Open lopeetall opened 2 years ago

lopeetall commented 2 years ago

KZG commitments typically use a monomial basis for its structured reference string (SRS). By switching to a Lagrange basis for the SRS we can avoid computing an iFFT for each commitment.

Monomial basis KZG

For secret scalar s and group generator G we have {G, sG, s^2G, ... , s^nG}

Lagrange basis KZG

For secret scalar s and group generator G we have {L_0(s)G, L_1(s)G, L2(G), ...., L{n-1}(s)G} where L_k is the kth Lagrange basis polynomial over the domain H, where H is a multiplicative subgroup generated by w. That is, L_k is the polynomial for which L_k(w^k) = 1 but takes the value 0 on all other powers of w.

If the SRS is in Lagrange form (evaluation form), committing to a polynomial that is also in evaluation form is just a multi-scalar multiplication and an iFFT does not need to be performed. Justin Drake refers to this trick in this ZK Study Club talk: https://www.youtube.com/watch?v=TbNauD5wgXM

Changes to be made in ark-plonk

All commitments would need to be modified so that they no longer perform an iFFT before committing if the SRS is in Lagrange form.

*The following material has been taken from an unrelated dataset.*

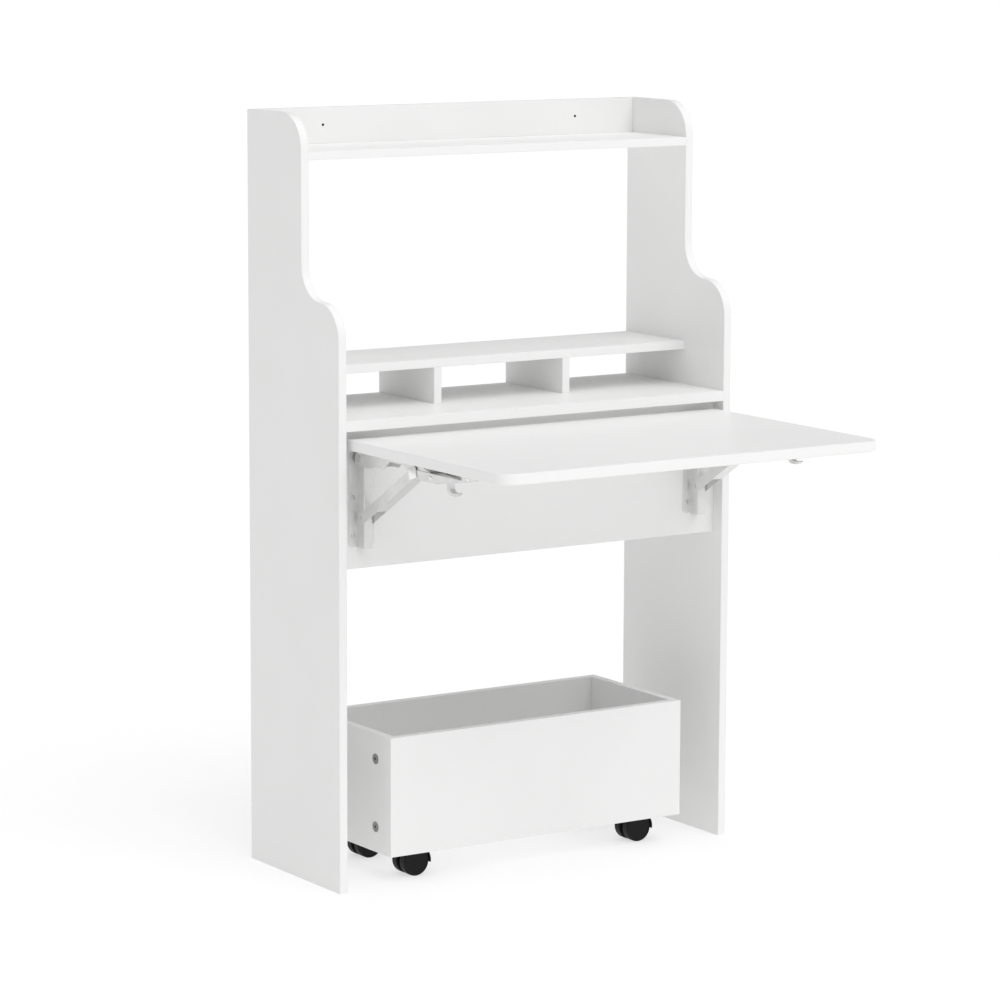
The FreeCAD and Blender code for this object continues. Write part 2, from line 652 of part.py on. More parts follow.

Changes to be made elsewhere

KZG setup and commit functions will need to be changed in ark-poly-commit to support Lagrange form setup and commitment

Possibilities

It may be possible to to convert an SRS that was created in monomial form into one in Lagrange form. This might be a major computation but would only need to be done once per setup.

bhgomes commented 2 years ago

Maybe ark-poly-commit could have traits related to choosing an SRS basis, then we just pick the basis we want for our purposes by choosing one trait impl over another.

simonmasson commented 2 years ago

I am working on this task, first in ark-poly-commit and then in this repo.

CPerezz commented 2 years ago

Hey @simonmasson how's this going?

simonmasson commented 2 years ago

Hi. I was able to make the polynomial commitment work in Lagrange basis, but the integration in PLONK is not as simple as expected (it is actually not possible with the current PLONK implementation). It is now in standby (see here for details).